Para mí, los que se han ido no son espectros sino sabios que siguen vigentes. Claro está, la realidad se mueve, pero no del todo. Gonzalo Portocarrero se ocupó «del rostro criollo del mal». De estar en vida se ocuparía del «rostro andino del mal». Me refiero a la vivezas y astucias de Gregorio Rojas, que luego de exigir la libertad de sus asesores, ahora dice que «ellos les instaron a bloquear el paso de los vehículos de la minera en Las Bambas» (El Comercio, 5/4/19). Los abogados Jorge y Frank Chávez Sotelo se llevan la amarga sorpresa de que los comuneros no les son leales. Esos andinos, los de hoy, no son los campesinos de las tomas de tierras de los años sesenta. Y los informales urbanos también han cambiado. Una señora malcriada le pega una bofetada a un policía de tránsito, y jaladores tienen el cuajo de arrancar los carteles que clausuraban el local ubicado en la urbanización Fiori, permitiendo que subieran al bus de la muerte. El no respeto a las normas y leyes, es corriente. El ventajismo y la pendejada se han democratizado.
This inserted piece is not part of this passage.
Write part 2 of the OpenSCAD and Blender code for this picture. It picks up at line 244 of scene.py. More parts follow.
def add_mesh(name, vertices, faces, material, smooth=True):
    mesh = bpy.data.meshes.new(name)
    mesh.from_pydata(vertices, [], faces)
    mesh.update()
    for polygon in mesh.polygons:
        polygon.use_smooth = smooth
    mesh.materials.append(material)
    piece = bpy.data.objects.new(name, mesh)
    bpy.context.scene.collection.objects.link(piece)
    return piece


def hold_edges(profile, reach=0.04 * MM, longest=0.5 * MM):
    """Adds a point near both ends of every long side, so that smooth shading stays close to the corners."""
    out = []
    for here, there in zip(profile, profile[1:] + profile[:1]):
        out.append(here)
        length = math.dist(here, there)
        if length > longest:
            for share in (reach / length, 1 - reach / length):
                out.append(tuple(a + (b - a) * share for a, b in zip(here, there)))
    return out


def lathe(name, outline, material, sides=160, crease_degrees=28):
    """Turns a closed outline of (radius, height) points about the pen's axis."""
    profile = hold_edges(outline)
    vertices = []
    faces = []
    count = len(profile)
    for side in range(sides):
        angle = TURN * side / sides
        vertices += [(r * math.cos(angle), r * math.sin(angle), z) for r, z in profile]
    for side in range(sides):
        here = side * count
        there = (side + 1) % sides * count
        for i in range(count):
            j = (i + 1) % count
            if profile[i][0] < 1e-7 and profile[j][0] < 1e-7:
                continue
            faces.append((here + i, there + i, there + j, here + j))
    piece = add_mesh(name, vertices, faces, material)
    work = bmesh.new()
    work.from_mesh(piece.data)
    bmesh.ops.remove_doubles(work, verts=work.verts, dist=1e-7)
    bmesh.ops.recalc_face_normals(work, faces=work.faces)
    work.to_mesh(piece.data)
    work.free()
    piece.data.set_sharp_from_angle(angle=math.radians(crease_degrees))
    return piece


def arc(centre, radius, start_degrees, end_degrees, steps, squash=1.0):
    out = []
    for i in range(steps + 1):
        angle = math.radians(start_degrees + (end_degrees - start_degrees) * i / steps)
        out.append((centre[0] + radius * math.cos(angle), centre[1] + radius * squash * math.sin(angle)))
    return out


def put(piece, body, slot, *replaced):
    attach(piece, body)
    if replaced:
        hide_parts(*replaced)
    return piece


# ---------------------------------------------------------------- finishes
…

En algo tiene razón el ecléctico Gregorio Rojas, «ignorábamos que era un delito». Sí, pues, no hay clases de civismo en nuestras supuestas escuelas públicas. Supuestas: no hay educación del soberano, o sea el pueblo, desde hace treinta años. Educar se hace con cursos. En Perú no existen. No hay Lógica, ni Gramática, ni nada. Se enseña por áreas. Un invento peruano. Una suerte de tacu-tacu. Sobre el desplome de la educación, para otra crónica. Sin eufemismos.
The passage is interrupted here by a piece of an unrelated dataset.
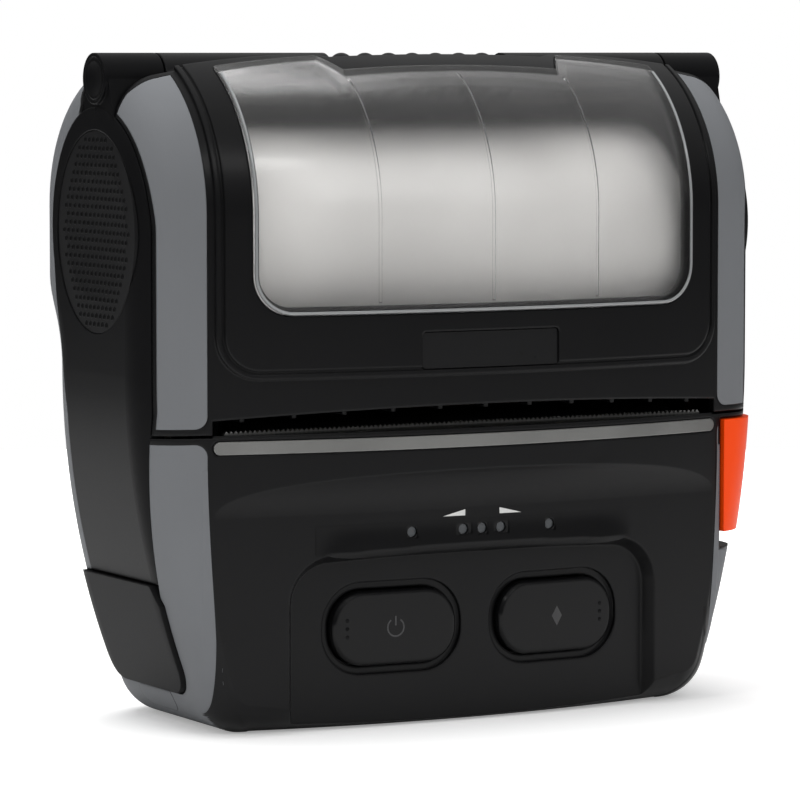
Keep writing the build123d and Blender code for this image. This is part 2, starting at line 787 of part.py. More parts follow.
def status_lights():
    """Small round light pipes, from just under the surface to the board."""
    pipes = []
    for x in light_places():
        pipes.append(bar_y(LIGHT_RADIUS, x, front_y(x, LIGHT_Z, 0.5), BOARD_Y - SEAT_GAP, LIGHT_Z))
    return Compound(pipes)


# Buttons, switches and board

def push_button(side):
    """Push button: face, skirt and a lip behind the wall that keeps it in."""
    face_inset = POCKET_DEPTH - BUTTON_PROUD
    back = POCKET_DEPTH + WALL
    body = along_y(button_outline(side)) & front_skin(face_inset, back + MOVING_GAP + BUTTON_LIP)
    front_edges = body.edges().filter_by(lambda edge: edge.center().Y < front_y(
        side * BUTTON_X, BUTTON_Z, face_inset) + 1.8 and edge.length > 3)
    rim = [edge for edge in front_edges if abs(edge.bounding_box().size.Y) < 1.8]
    body = body.chamfer(0.6, None, rim) if rim else body
    lip = along_y(button_outline(side, BUTTON_LIP)) & front_skin(
        back + MOVING_GAP, back + MOVING_GAP + BUTTON_LIP)
    return body + lip


def switch_front_y():
    """Tip of a switch, left a little behind a fully pressed button."""
    back = POCKET_DEPTH + WALL + MOVING_GAP + BUTTON_LIP
    return front_y(BUTTON_X, BUTTON_Z, back) + BUTTON_TRAVEL + SEAT_GAP


def button_switches():
    """Two small switches on the board behind the buttons."""
    switches = []
    for side in (-1, 1):
        x = side * BUTTON_X
        tip = min(switch_front_y(), BOARD_Y - 1)
        base = block((x - 3, x + 3), ((tip + BOARD_Y) / 2, BOARD_Y), (BUTTON_Z - 3, BUTTON_Z + 3))
        switches.append(base + bar_y(1.6, x, tip, BOARD_Y, BUTTON_Z))
    return Compound(switches)


def main_board():
    """Circuit board on its posts."""
    return block((-BOARD_HALF, BOARD_HALF), (BOARD_Y, BOARD_Y + BOARD_THICK), (BOARD_LOW, BOARD_HIGH))


def board_parts():
    """Processor, radio module and plugs on the back of the board."""
    back = BOARD_Y + BOARD_THICK
    parts = [block((-8, 8), (back, back + 1.4), (30, 44)), block((18, 34), (back, back + 2.2), (28, 43)),
             block((-34, -18), (back, back + 4), (34, 40)), block((-24, -14), (back, back + 3), (15, 22)),
             block((6, 28), (back, back + 5), (16, 22))]
    return Compound(parts)


# Battery and its catch

def battery_pack():
    """Battery pack whose back is part of the rear surface, with a finger scoop and a catch step."""
    pack = battery_space(0) & rear_form(0)
    channel = block((-7, 7), (-FAR, REAR_DEPTH - REAR_STEP - 5), (BATTERY_HIGH - 1.6, FAR))
    scoop = Pos(0, REAR_DEPTH - REAR_STEP + 8.5, BATTERY_HIGH - 14) * Rot(0, 90, 0) * Cylinder(10, 30)
    step = block((-7, 7), (REAR_DEPTH - REAR_STEP - 4.2, FAR), (BATTERY_HIGH - 2.5, FAR))
    return pack - scoop - step - channel


def battery_latch_slot():
    """Slot and shallow seat of the battery catch, above the battery."""
    surface = REAR_DEPTH - REAR_STEP
    low, high = BATTERY_HIGH + WALL, BATTERY_HIGH + 9
    seat = block((-9.3, 9.3), (surface - 1.2, FAR), (low - 0.3, high + BATTERY_LATCH_TRAVEL))
    stem = block((-5.3, 5.3), (surface - 6, FAR), (BATTERY_HIGH - 3, high - 1.5 + BATTERY_LATCH_TRAVEL))
    return seat + stem


def battery_latch():
    """Sliding catch above the battery: ribbed thumb plate, stem and tongue."""
    surface = REAR_DEPTH - REAR_STEP
    low, high = BATTERY_HIGH + WALL, BATTERY_HIGH + 8.7
    plate = block((-9, 9), (surface - 0.9, surface + 0.9), (low, high))
    for step in range(3):
        z = low + 1.4 + step * 1.8
        plate += block((-6, 6), (surface, surface + 1.5), (z, z + 0.8))
    stem = block((-5, 5), (surface - WALL - 1.2, surface), (low + 0.3, high - 1.8))
    keeper = block((-7, 7), (surface - WALL - 1.6, surface - WALL - 0.3), (low + 0.6, high - 2))
    tongue = block((-5, 5), (surface - 3.6, surface - 2.4), (BATTERY_HIGH - 1.2, high - 2))
    return plate + stem + keeper + tongue


# Cover

def cover_space(gap):
    """Space of the cover: above the parting, in front of the hinge and outside the side panels."""
    arch = [(-COVER_EDGE_HALF, COVER_EDGE_END), (0, COVER_EDGE_MID), (COVER_EDGE_HALF, COVER_EDGE_END)]
    with BuildSketch(Plane.XZ) as sketch:
        with BuildLine():
            ThreePointArc(*arch)
            Polyline(arch[2], (COVER_EDGE_HALF, SPLIT_Z + SPLIT_GAP / 2),
                     (FAR, SPLIT_Z + SPLIT_GAP / 2), (FAR, FAR), (-FAR, FAR),
                     (-FAR, SPLIT_Z + SPLIT_GAP / 2), (-COVER_EDGE_HALF, SPLIT_Z + SPLIT_GAP / 2),
                     arch[0])
        make_face()
    space = along_y(sketch.sketch) & block((-FAR, FAR), (-FAR, LIP_BACK_Y), (-FAR, FAR))
    for side in (-1, 1):
        space -= side_region(panel_outline(gap), side)
        space -= along_x(ear_outline(gap + 0.3), *sorted((side * (EAR_START - gap), side * FAR)))
        space -= rod(BARREL_RADIUS + gap + 0.3, *sorted((side * (EAR_START - gap), side * FAR)), 0, HINGE_Z)
    return space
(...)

Ante los que se han ido, ¿por qué no los leen? Deberían hojear sus obras, porque este país no cambia. ¿O creen que la matriz colonial, que establece Cotler hasta nuestros días, ha cesado? El caso Las Bambas se soluciona —por el momento— cuando interviene un cura, un político y un cacique local. La triología sagrada del poder efímero.